Ask HN: How do I start contributing to Open Source software - singluere
I am an intermediate level software engineer at a Bay area startup. I enjoy using several open source tools in my everyday job and want to contribute back. However, there seems to be no good way to know which projects have helpful communities and good documentation for a newbie to get started. How do I chose which projects to contribute to ?
======
detaro
Generally you should get a basic feel from looking at the bug trackers and
other community resources. Bad documentation you should be able to spot by
looking at it or notice early when trying to follow it.

Do they have clear instructions on how to get started, run tests etc? How's
the tone? What are discussions on PRs like, is there good feedback or are PRs
from non-core people just ignored?

IMHO that's something you have to judge yourself, if you feel comfortable with
a project and what kind of resources you need. (E.g. for me, many javascript
projects are hard to contribute to because I have little experience with
common tooling. But at the same time I know that in the JS community, most
people are familiar with them and would not see this as a hurdle, and I would
not necessarily fault the project for it.)
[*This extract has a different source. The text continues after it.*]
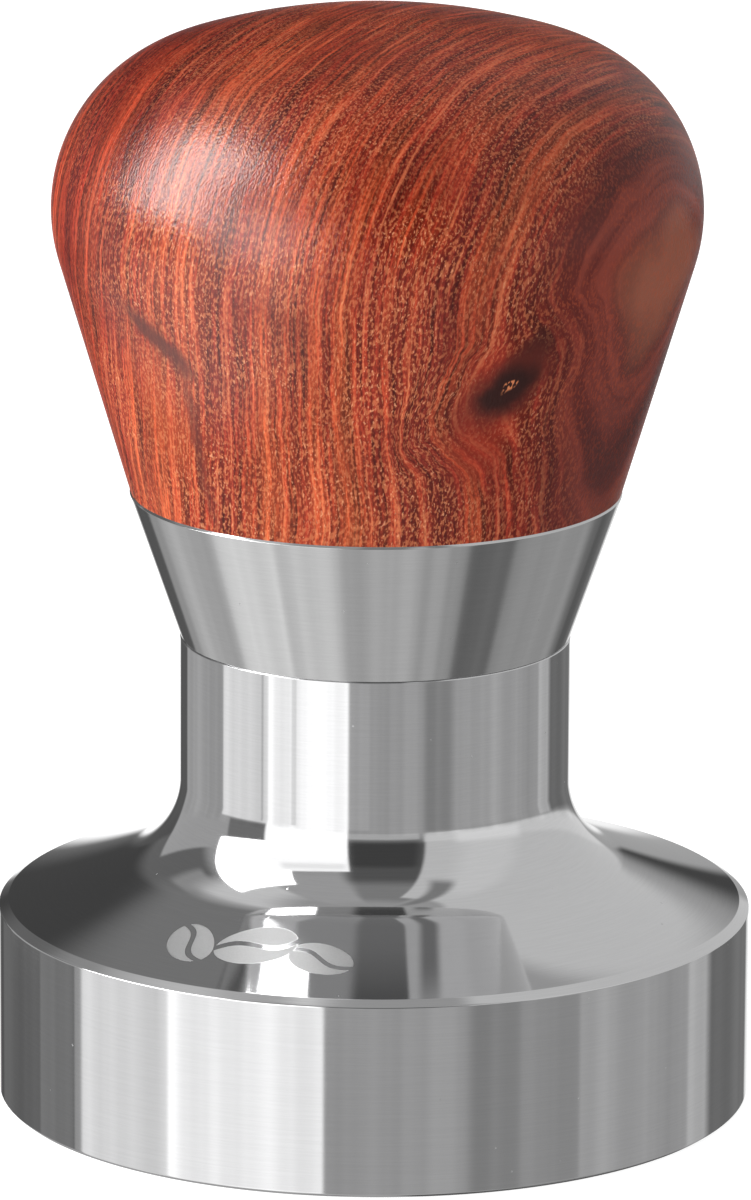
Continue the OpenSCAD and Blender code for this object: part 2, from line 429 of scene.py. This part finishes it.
class Timber:
    """The wood's fields: the distance across its layers, noises stretched along them, and places for marks.

    Lengths are in millimetres. The layers are flat, but they wander a little and bend round the knot.
    """

    LAYERS_FACE = math.radians(63)
    LAYERS_TILT = math.radians(-8)
    LEVEL = 55.0            # height at which the distance across is not shifted by the tilt
    KNOT_ACROSS = 16.5      # the knot's distance across the layers

    def __init__(self, n):
        self.n = n
        self.place = object_place(n)
        turn, tilt = self.LAYERS_FACE, self.LAYERS_TILT
        facing = (math.sin(turn) * math.cos(tilt), -math.cos(turn) * math.cos(tilt), math.sin(tilt))
        sideways = (math.cos(turn), math.sin(turn), 0.0)
        wave = n.vector("SUBTRACT", n.noise(self.place, 0.06, 2.0, colour=True), (0.5, 0.5, 0.5))
        ripple = n.vector("SUBTRACT", n.noise(self.place, 0.5, 2.0, colour=True), (0.5, 0.5, 0.5))
        wander = n.vector("ADD", n.vector("SCALE", wave, scale=2.4), n.vector("SCALE", ripple, scale=0.26))
        bent = n.vector("ADD", self.place, wander)
        flat = n.math("SUBTRACT", n.vector("DOT_PRODUCT", bent, facing), self.LEVEL * math.sin(tilt))
        self.along = n.vector("DOT_PRODUCT", bent, sideways)
        self.height = n.add("ShaderNodeSeparateXYZ", Vector=self.place).outputs[2]
        self.ragged = n.vector("ADD", self.place, n.vector("SCALE", ripple, scale=1.6))
        self.knot = self.mark(25.5, 19.9, 53.0, 2.6, 1.45, -34)
        from_knot = n.math("SUBTRACT", flat, self.KNOT_ACROSS)
        pull = n.math("MULTIPLY", from_knot, n.span(self.knot, 1.0, 3.6, 0.65, 0.0))
        self.across = n.math("SUBTRACT", flat, pull)

        self.mottle = self.grain(1.0, 0.75, 0.42, 6.4, 1.5, 0.55)
        self.specks = self.grain(1.0, 0.8, 0.4, 8.8, 0.0)
        self.density = n.noise(self.place, 0.16, 3.0)
        crowding = n.span(self.density, 0.32, 0.58, 0.40, 1.0)
        self.pores = n.math("MULTIPLY", n.span(self.mottle, 0.50, 0.62), crowding)
        self.heart = n.span(self.across, 16.4, 19.0)

    def grain(self, a, b, c, scale, detail=2.0, roughness=0.5):
        """Noise stretched by a across the layers, b along them and c up the wood."""
        n = self.n
        stretched = n.join(n.math("MULTIPLY", self.across, a), n.math("MULTIPLY", self.along, b),
                           n.math("MULTIPLY", self.height, c))
        return n.noise(stretched, scale, detail, roughness)

    def spot(self, place, angle, radius, height, half_width, half_height, lean=0.0, depth=9.0):
        """Distance from the middle of a spot on the wood, 1 at its edge. Angles are in degrees."""
        turn = math.radians(angle)
        middle = (radius * math.sin(turn), -radius * math.cos(turn), height)
        node = self.n.add("ShaderNodeMapping", {"vector_type": "TEXTURE"}, Vector=place, Location=middle,
                          Rotation=(0.0, math.radians(lean), turn), Scale=(half_width, depth, half_height))
        return self.n.vector("LENGTH", node.outputs[0])

    def mark(self, angle, radius, height, half_width, half_height, lean):
        """A spot with a ragged edge."""
        return self.spot(self.ragged, angle, radius, height, half_width, half_height, lean)


def sapwood(n, wood):
    """Bands, lines and threads of colour, with pores that show as pale flecks and dark dashes."""
    bands = wood.grain(1.0, 0.05, 0.03, 0.42, 4.0, 0.6)
    lines = wood.grain(1.0, 0.035, 0.022, 2.9, 2.0, 0.6)
    threads = wood.grain(1.0, 0.05, 0.03, 5.5, 1.0, 0.5)
    tone = n.ramp(bands, [(0.30, MAROON), (0.44, RED_BROWN), (0.62, ORANGE), (0.78, PEACH)])
    tone = n.mix("MULTIPLY", 1.0, tone, n.ramp(lines, [(0.32, 0.38), (0.48, 0.90), (0.64, 1.58)]))
    tone = n.mix("MULTIPLY", 1.0, tone, n.ramp(threads, [(0.32, 0.64), (0.68, 1.32)]))
    tone = n.mix("MIX", n.span(lines, 0.58, 0.70, 0.0, 0.45), tone, PEACH)
    tone = n.mix("MIX", n.math("MULTIPLY", wood.pores, 0.45), tone, PEACH)
    crowding = n.span(wood.density, 0.36, 0.60, 0.25, 1.0)
    glints = n.math("MULTIPLY", n.span(wood.specks, 0.68, 0.77), crowding)
    tone = n.mix("MIX", n.math("MULTIPLY", glints, 0.62), tone, PORE_TAN)
    return n.mix("MULTIPLY", n.span(wood.mottle, 0.47, 0.34, 0.0, 0.6), tone, (0.45, 0.36, 0.36))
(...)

Some projects explicitly mark issues as "beginner friendly", "good first
project" etc.

And try to pick something you use or care about: It's a lot harder to stay
motivated if you don't really care about the end result.

------
mtmail
There are a couple of helpful resources at the bottom of
[https://hacktoberfest.digitalocean.com/](https://hacktoberfest.digitalocean.com/)
That event started today.

(as a German I laugh about the naming of course. Munich Oktoberfest starts
middle of September and ends first weekend of October)

------
krakensden
You might want to check out up-for-grabs.net, a place for projects that are
looking for new contributors.